= Given information =
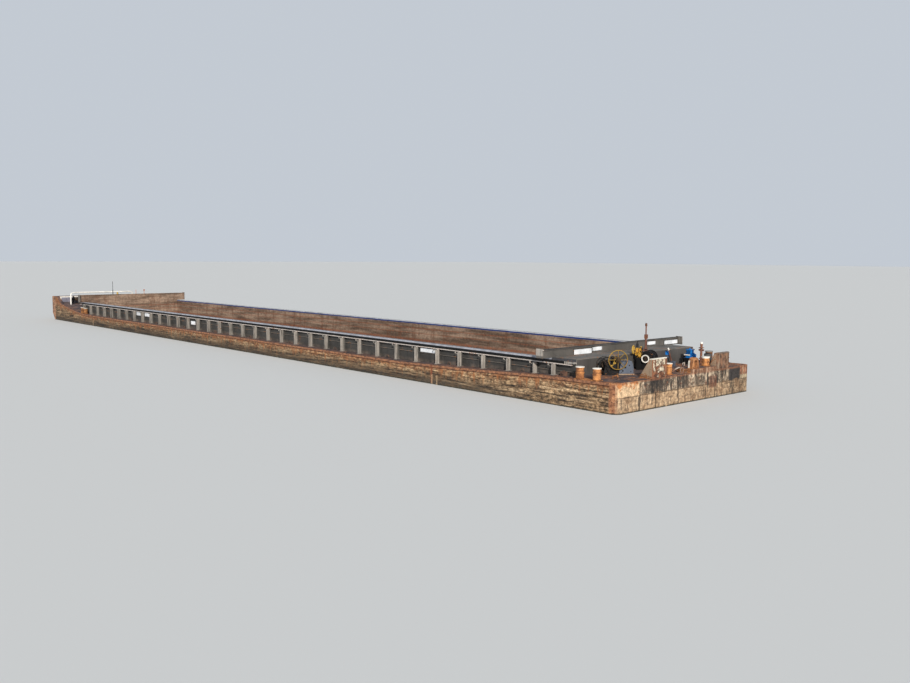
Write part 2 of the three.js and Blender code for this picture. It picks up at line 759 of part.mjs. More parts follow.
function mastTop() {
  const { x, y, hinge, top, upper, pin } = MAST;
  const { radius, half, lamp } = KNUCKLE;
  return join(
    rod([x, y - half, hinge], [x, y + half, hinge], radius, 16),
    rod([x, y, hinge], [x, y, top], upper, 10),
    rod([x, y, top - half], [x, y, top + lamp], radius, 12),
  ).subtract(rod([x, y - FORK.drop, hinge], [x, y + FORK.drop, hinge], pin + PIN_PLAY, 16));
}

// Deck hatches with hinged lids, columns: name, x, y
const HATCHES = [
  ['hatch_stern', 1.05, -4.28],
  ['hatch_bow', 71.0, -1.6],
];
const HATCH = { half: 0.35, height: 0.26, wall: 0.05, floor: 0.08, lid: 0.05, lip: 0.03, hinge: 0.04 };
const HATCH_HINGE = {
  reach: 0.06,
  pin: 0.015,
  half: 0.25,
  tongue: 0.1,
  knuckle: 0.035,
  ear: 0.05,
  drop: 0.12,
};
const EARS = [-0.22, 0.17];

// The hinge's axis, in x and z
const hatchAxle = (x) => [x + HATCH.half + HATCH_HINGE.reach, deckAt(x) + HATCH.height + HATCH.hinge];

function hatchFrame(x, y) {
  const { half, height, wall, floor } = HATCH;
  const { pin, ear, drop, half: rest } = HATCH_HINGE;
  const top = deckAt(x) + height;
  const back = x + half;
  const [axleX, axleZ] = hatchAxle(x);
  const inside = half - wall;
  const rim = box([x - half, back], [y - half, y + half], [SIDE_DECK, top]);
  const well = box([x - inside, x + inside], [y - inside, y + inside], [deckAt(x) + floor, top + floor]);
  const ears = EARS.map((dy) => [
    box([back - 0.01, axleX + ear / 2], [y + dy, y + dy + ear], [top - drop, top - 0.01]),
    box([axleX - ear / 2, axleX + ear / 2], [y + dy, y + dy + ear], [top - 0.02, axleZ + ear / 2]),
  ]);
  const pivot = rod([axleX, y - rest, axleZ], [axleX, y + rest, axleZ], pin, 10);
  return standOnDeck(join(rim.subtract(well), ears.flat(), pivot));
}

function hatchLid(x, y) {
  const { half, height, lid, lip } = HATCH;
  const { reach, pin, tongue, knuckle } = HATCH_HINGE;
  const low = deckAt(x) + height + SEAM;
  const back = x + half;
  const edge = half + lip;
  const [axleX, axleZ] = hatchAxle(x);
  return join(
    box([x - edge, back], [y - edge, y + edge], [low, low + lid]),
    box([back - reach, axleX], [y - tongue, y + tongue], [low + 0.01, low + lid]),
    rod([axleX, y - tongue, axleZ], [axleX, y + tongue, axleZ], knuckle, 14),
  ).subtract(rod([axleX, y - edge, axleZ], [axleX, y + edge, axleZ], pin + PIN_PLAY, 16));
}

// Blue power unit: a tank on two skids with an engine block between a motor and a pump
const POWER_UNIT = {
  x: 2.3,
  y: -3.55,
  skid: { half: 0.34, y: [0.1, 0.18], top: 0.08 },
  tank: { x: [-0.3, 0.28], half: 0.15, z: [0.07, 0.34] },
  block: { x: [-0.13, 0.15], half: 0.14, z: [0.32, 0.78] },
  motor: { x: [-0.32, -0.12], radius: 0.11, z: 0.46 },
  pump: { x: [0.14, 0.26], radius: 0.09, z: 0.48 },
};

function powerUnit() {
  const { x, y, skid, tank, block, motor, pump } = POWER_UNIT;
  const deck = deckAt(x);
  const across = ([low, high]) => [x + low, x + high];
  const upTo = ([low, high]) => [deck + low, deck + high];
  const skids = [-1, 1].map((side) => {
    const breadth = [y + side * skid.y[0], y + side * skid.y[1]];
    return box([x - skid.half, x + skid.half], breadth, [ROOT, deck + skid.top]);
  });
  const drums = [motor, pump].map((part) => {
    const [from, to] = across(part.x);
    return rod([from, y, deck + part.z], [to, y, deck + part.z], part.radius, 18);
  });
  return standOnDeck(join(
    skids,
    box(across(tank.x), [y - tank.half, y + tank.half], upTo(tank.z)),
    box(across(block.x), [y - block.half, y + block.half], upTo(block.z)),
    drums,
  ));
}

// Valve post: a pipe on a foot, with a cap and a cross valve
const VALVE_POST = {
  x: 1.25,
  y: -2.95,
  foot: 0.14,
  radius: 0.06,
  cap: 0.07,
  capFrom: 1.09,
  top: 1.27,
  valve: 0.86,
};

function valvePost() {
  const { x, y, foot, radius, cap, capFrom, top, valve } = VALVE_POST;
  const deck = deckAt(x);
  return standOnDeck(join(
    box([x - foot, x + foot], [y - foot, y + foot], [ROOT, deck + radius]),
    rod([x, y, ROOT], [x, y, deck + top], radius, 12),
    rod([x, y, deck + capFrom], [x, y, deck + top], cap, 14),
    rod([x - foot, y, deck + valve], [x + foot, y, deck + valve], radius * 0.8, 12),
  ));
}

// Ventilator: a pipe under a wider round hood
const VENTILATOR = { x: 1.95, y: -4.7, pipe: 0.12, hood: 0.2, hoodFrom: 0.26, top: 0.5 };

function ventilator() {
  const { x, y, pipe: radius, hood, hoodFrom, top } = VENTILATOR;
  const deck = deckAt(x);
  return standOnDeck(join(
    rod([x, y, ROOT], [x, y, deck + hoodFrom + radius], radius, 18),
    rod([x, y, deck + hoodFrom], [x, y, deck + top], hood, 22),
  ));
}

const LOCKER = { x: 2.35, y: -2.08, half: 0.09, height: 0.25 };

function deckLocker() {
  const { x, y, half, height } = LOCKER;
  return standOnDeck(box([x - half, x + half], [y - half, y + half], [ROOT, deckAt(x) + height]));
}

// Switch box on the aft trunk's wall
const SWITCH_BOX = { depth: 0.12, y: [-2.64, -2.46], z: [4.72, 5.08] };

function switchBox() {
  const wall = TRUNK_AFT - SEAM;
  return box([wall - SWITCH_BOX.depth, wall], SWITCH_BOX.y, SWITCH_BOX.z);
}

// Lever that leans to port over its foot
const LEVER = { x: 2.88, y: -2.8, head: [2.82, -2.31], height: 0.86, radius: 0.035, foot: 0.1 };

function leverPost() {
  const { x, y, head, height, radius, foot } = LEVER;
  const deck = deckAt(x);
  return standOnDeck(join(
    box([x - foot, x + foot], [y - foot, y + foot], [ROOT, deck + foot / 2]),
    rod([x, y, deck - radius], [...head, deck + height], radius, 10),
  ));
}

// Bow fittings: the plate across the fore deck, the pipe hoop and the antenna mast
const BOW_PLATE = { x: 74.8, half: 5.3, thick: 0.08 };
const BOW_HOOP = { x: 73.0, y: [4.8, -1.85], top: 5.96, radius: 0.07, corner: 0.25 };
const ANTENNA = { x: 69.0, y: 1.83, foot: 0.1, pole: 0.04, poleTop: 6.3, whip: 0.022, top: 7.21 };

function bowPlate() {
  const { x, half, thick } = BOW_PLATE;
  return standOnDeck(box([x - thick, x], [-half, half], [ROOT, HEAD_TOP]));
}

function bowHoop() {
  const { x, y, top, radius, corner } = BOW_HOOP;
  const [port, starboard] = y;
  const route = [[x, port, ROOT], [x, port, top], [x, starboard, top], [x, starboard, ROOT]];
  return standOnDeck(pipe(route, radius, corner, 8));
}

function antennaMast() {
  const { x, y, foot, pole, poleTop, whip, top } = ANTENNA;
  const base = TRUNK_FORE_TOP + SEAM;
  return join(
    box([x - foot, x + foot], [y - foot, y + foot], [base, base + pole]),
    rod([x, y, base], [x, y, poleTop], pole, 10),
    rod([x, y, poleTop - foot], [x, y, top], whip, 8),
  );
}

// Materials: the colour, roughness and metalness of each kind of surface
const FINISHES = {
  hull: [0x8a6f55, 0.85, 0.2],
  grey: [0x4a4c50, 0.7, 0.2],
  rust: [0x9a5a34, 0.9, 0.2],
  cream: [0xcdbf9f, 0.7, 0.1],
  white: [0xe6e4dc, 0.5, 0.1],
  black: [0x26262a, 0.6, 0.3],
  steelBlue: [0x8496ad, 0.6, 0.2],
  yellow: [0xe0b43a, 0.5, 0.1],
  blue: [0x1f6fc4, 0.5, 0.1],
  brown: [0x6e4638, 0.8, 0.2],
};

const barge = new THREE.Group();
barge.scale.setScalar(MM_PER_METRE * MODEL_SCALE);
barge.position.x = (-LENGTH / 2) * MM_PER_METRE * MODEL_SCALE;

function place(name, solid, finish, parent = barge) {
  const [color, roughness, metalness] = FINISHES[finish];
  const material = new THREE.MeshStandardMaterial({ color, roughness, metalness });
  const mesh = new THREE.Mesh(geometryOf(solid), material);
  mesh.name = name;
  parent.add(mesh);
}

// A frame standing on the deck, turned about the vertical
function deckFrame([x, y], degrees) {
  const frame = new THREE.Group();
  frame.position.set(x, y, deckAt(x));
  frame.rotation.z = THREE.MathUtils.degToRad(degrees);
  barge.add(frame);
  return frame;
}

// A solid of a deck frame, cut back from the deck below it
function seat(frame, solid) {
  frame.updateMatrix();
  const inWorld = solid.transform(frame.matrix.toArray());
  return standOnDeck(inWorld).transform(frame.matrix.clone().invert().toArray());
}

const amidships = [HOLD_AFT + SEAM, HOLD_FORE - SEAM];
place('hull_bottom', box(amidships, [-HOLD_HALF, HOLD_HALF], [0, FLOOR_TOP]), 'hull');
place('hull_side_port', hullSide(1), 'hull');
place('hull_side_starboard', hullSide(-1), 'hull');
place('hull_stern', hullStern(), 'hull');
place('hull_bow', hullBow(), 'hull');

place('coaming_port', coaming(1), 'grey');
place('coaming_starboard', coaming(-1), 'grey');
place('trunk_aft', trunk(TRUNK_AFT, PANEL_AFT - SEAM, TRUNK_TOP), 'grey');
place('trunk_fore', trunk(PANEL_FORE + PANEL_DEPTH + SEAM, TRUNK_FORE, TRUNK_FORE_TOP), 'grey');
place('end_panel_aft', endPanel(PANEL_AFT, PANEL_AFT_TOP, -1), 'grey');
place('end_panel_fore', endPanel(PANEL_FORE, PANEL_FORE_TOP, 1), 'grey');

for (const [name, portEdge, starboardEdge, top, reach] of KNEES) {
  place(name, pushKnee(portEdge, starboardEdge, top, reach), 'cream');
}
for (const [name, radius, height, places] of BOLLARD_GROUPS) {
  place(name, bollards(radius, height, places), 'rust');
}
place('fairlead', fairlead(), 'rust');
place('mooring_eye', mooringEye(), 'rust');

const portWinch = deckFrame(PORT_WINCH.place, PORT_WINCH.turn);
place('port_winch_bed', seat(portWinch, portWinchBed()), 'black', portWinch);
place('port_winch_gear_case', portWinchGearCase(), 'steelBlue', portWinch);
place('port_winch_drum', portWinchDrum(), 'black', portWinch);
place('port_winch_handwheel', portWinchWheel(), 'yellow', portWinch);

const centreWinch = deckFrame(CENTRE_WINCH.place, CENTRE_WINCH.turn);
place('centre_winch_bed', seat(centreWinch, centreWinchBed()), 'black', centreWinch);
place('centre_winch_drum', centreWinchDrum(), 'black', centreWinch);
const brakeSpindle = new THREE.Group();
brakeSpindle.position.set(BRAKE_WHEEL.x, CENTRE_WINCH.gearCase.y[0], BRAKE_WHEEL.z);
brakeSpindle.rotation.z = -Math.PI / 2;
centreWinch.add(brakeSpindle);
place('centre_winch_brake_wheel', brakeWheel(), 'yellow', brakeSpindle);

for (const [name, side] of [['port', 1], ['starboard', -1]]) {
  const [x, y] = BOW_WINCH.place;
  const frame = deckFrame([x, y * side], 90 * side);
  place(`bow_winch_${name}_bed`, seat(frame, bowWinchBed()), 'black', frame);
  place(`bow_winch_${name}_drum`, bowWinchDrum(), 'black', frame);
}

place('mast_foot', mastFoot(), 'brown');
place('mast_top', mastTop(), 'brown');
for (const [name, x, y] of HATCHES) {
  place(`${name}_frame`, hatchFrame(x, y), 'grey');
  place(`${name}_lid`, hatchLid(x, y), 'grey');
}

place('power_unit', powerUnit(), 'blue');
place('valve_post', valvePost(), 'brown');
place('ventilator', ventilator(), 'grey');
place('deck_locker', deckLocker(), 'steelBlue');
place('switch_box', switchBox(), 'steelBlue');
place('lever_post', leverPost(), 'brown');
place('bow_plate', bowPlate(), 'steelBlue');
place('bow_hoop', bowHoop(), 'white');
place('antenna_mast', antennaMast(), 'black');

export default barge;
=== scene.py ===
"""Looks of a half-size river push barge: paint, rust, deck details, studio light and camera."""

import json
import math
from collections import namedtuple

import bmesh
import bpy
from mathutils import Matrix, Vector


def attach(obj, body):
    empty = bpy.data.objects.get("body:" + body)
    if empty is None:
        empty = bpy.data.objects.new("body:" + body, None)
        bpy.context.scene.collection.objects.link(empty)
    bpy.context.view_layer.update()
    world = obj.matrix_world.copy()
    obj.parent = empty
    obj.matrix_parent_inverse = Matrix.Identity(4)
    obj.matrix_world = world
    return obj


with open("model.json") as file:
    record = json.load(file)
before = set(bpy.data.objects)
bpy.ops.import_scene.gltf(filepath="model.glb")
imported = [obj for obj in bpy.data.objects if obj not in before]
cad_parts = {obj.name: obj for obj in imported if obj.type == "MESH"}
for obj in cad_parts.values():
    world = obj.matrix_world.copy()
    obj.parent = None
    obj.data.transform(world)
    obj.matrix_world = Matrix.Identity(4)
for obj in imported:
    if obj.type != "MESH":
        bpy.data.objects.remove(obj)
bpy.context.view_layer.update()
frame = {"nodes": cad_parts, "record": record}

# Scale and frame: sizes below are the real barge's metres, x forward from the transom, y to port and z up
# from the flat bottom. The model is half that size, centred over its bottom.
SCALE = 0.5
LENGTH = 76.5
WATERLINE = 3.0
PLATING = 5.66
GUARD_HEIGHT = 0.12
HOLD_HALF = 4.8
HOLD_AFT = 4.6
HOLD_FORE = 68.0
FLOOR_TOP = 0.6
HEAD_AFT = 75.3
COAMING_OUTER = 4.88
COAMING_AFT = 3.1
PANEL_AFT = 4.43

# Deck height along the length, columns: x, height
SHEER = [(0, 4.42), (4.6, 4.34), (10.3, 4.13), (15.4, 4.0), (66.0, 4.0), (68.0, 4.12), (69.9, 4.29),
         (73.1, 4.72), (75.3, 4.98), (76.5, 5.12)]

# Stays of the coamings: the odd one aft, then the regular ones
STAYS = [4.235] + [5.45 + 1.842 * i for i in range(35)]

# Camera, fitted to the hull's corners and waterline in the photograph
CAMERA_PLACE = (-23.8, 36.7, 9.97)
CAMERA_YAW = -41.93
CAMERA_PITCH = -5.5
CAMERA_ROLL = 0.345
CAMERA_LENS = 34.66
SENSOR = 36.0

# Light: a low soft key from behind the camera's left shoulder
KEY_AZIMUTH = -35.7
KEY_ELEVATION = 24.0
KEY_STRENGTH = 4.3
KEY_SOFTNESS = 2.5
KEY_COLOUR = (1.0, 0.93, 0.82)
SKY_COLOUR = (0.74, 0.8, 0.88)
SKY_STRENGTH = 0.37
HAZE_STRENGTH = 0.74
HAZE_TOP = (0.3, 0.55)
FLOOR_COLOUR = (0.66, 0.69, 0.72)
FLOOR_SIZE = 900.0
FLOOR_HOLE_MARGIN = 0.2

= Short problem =
Starting at the line that contains "obj.matrix_world = world" and ending at the line that contains "(73.1, 4.72), (75.3, 4.98), (76.5, 5.12)]", retype each line exactly; omit everything outside that range.

= Solution to the exercise =
    obj.matrix_world = world
    return obj


with open("model.json") as file:
    record = json.load(file)
before = set(bpy.data.objects)
bpy.ops.import_scene.gltf(filepath="model.glb")
imported = [obj for obj in bpy.data.objects if obj not in before]
cad_parts = {obj.name: obj for obj in imported if obj.type == "MESH"}
for obj in cad_parts.values():
    world = obj.matrix_world.copy()
    obj.parent = None
    obj.data.transform(world)
    obj.matrix_world = Matrix.Identity(4)
for obj in imported:
    if obj.type != "MESH":
        bpy.data.objects.remove(obj)
bpy.context.view_layer.update()
frame = {"nodes": cad_parts, "record": record}

# Scale and frame: sizes below are the real barge's metres, x forward from the transom, y to port and z up
# from the flat bottom. The model is half that size, centred over its bottom.
SCALE = 0.5
LENGTH = 76.5
WATERLINE = 3.0
PLATING = 5.66
GUARD_HEIGHT = 0.12
HOLD_HALF = 4.8
HOLD_AFT = 4.6
HOLD_FORE = 68.0
FLOOR_TOP = 0.6
HEAD_AFT = 75.3
COAMING_OUTER = 4.88
COAMING_AFT = 3.1
PANEL_AFT = 4.43

# Deck height along the length, columns: x, height
SHEER = [(0, 4.42), (4.6, 4.34), (10.3, 4.13), (15.4, 4.0), (66.0, 4.0), (68.0, 4.12), (69.9, 4.29),
         (73.1, 4.72), (75.3, 4.98), (76.5, 5.12)]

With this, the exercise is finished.